Emotions that are primarily dyadic include romantic love, gratitude, anger, envy, jealousy, guilt righteousness and contempt. Romantic love is seen as a means of overcoming a barrier to the kind of cooperation we see in parenting -– the temptation to defect in the short term on a relationship that requires a long-term investment. "A number of investigators have suggested that some emotions can be understood as mechanisms design to commit people to behavior that yields long-term payoffs, thus overcoming the temptation for short-term defection. Romantic love, a universal human emotion that underpins pair bonding, appears to be such a mechanism."

Where romantic love is about how one feels about another person, gratitude addresses how one feels about somebody's behavior, and can be an emotional currency that binds one to reciprocity. "Gratitude focuses both attention and a positive, affiliative orientation on a party who has supplied the actor with a substantial benefit. In the context of its initial elicitation, gratitude seems to prompt the actor to recognize a valuable interaction partner and subsequently signal a willingness to reciprocate."

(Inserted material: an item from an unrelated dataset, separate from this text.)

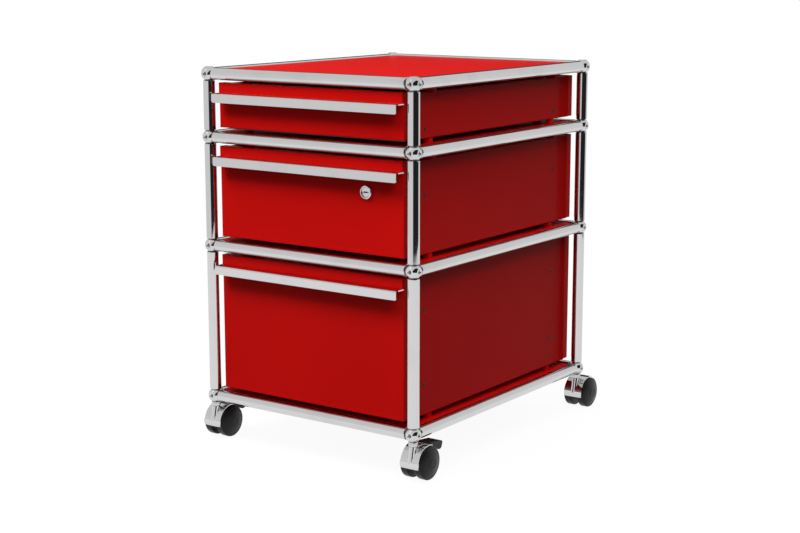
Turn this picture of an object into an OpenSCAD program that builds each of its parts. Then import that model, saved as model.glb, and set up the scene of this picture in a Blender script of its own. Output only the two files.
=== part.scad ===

Why do people get so angry when someone cuts ahead of them in a queue or in traffic? This is clue to the evolutionary advantage of anger as a means of protecting ones own interests, but when it comes to the thus-far unexplained human propensity to punish cheaters, even at a cost to themselves, anger might be instrumental in conferring advantage to a group that requires monitoring and sanction of free riders in order to maintain a public good or create an institution for collective action: "If gratitude is elicited by receipt of a benefit, its opposite is anger, elicited by actual ar attempted exploitation or harm. More formally, anger is the response to the infliction of a cost. In addition to showing an "irrational" willingness to reward generosity, subjects in behavioral economics experiments also show an eagerness to punish uncooperative partners…Together, these results clearly demonstrate that even within the confines of finite anonymous games, angry individuals often place paramount importance on harming the transgressor, and are willing to incur substantial costs in order to do so."